▶ WORK TO COMPLETE: Report, as a bare number, how many lines of the material below contain the word "bodies".
● ● ● ●
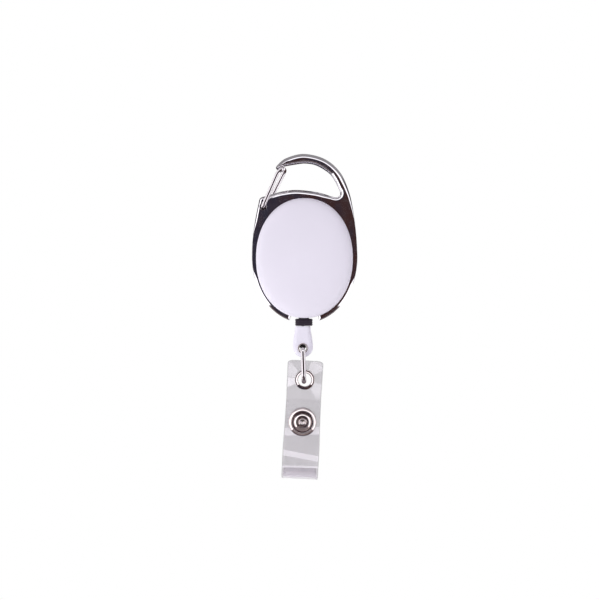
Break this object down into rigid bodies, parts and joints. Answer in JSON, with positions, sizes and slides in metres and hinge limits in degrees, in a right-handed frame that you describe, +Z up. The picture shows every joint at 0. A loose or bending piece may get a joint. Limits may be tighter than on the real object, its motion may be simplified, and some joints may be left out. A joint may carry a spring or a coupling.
{
  "type": "retractable badge reel",
  "caption": "Oval retractable badge reel held in a chromed carabiner frame with a wire gate, its cord ending in a swivel fitting, a wire link and a clear snap strap.",
  "frame": {"origin": "highest point of the hook's inner edge, where the reel hangs on a belt loop", "axes": "+Z up; -Y out of the white front face; +X to the right seen from the front, with the gate on the left"},
  "size_m": [0.0366, 0.0111, 0.1134],
  "materials": {
    "frame_chrome": "bright chrome plate on zinc",
    "bright_wire": "bright plated steel wire",
    "white_plastic": "satin white",
    "fitting_plastic": "smooth white",
    "black_plastic": "satin black",
    "spool_plastic": "natural moulded",
    "spring_steel": "blued strip and ground pin",
    "nylon_cord": "braided black nylon",
    "clear_vinyl": "soft clear sheet with a smoky tint",
    "nickel": "bright nickel plate"
  },
  "bodies": {
    "case": {"carabiner_frame": "frame_chrome", "front_shell": "white_plastic", "back_shell": "white_plastic", "cord_exit_bushing": "black_plastic", "spring_arbor": "spring_steel", "cord_feed": "nylon_cord"},
    "gate": {"wire_gate": "bright_wire"},
    "spool": {"spool_drum": "spool_plastic", "spring_cover": "spool_plastic", "power_spring": "spring_steel", "wound_cord": "nylon_cord"},
    "cord_end": {"cord_end_knot": "nylon_cord", "cord_lead": "nylon_cord"},
    "fitting": {"end_fitting_front": "fitting_plastic", "end_fitting_back": "fitting_plastic", "end_eyelet": "nickel"},
    "link": {"link_ring": "bright_wire"},
    "strap": {"strap_front": "clear_vinyl", "grommet": "nickel", "grommet_washer": "nickel", "snap_cap": "nickel", "snap_socket": "nickel"},
    "flap": {"strap_flap": "clear_vinyl", "snap_stud": "nickel", "snap_post": "nickel"}
  },
  "joints": [
    {"name": "gate_open", "type": "hinge", "parent": "case", "child": "gate", "pos_m": [-0.0136, 0, -0.0147], "axis": [0, 1, 0], "range_deg": [0, 32], "stiffness_Nm_per_rad": 0.01, "springref_deg": -28.65},
    {"name": "cord_pull", "type": "slide", "parent": "case", "child": "cord_end", "axis": [0, 0, -1], "range_m": [0, 0.6], "stiffness_N_per_m": 1, "springref_m": -0.8, "deforming": ["cord_lead"]},
    {"name": "spool_spin", "type": "hinge", "parent": "case", "child": "spool", "pos_m": [0, 0, -0.0329], "axis": [0, 1, 0], "range_deg": [0, 3440], "deforming": ["power_spring"]},
    {"name": "fitting_swivel", "type": "hinge", "parent": "cord_end", "child": "fitting", "pos_m": [-0.00055, 0, -0.0592], "axis": [0, 0, 1], "continuous": true},
    {"name": "link_swing", "type": "hinge", "parent": "fitting", "child": "link", "pos_m": [-0.00055, 0, -0.0643], "axis": [0, 1, 0], "range_deg": [-80, 80]},
    {"name": "strap_swing", "type": "hinge", "parent": "link", "child": "strap", "pos_m": [-0.00016, 0, -0.07559], "axis": [0.9986, 0, -0.0523], "range_deg": [-15, 15]},
    {"name": "strap_flap_open", "type": "hinge", "parent": "strap", "child": "flap", "pos_m": [-0.00152, 0.00573, -0.10601], "axis": [-0.9986, 0, 0.0523], "range_deg": [0, 120]}
  ],
  "couplings": [
    {"joint": "spool_spin", "follows": "cord_pull", "rad_per_m": 100}
  ]
}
● ● ● ●
▶ EXERCISE SOLUTION: 2